One thing which I come across occasionally is a highway which would not normally be maintainable at public expense, but which the highways authority is still maintaining.

This may be through confusion. The highways inspector may be intending to maintain a particular road and has actually ended up maintaining a different road.

This may be through generosity. The highways inspector may be maintaining a particular highway and then also keeping an eye on something adjacent.

Importantly, there is no part of the Highways Act 1980 which suggests that a highway is maintainable simply because a highways authority has been maintaining it.

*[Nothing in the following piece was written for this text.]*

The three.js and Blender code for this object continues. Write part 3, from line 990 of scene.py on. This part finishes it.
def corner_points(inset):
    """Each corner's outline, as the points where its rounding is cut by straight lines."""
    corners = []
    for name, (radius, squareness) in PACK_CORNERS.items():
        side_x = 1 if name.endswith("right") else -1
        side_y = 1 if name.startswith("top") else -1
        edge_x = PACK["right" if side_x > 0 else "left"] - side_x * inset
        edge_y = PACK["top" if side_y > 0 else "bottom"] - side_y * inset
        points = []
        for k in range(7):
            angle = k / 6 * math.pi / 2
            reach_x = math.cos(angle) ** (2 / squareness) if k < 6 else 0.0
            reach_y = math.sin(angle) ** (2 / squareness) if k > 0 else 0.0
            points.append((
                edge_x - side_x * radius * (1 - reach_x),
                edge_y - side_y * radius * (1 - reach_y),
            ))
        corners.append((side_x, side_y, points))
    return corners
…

Section 38 of the Highways Act 1980 refers to the power of highways authorities to adopt highways by agreement. However, this section does not fit the situation I have described. There has not been any ‘agreement’ if the highways authority has decided unilaterally to maintain a highway. The section also refers to a transfer of responsibility and it is not clear from where the responsibility would be transferred.

Highways Act 1980, section 38(1):

(1)  Subject to subsection (2) below, where any person is liable under a special enactment or by reason of tenure, enclosure or prescription to maintain a highway, the Minister, or a strategic highways company, whichever is the highway authority, in the case of a trunk road, or a local highway authority, in any other case, may agree with that person to undertake the maintenance of that highway; and where an agreement is made under this subsection the highway to which the agreement relates shall, on such date as may be specified in the agreement, become for the purposes of this Act a highway maintainable at the public expense and the liability of that person to maintain the highway shall be extinguished.

However – there is a word of warning for Defendants. Whenever I have dealt with cases like this when acting for Claimants, the Judge has immediately taken it as read that the highway was maintainable at public expense. This is why it is really important for Defendants to be sure about which highways they are legally obliged to maintain.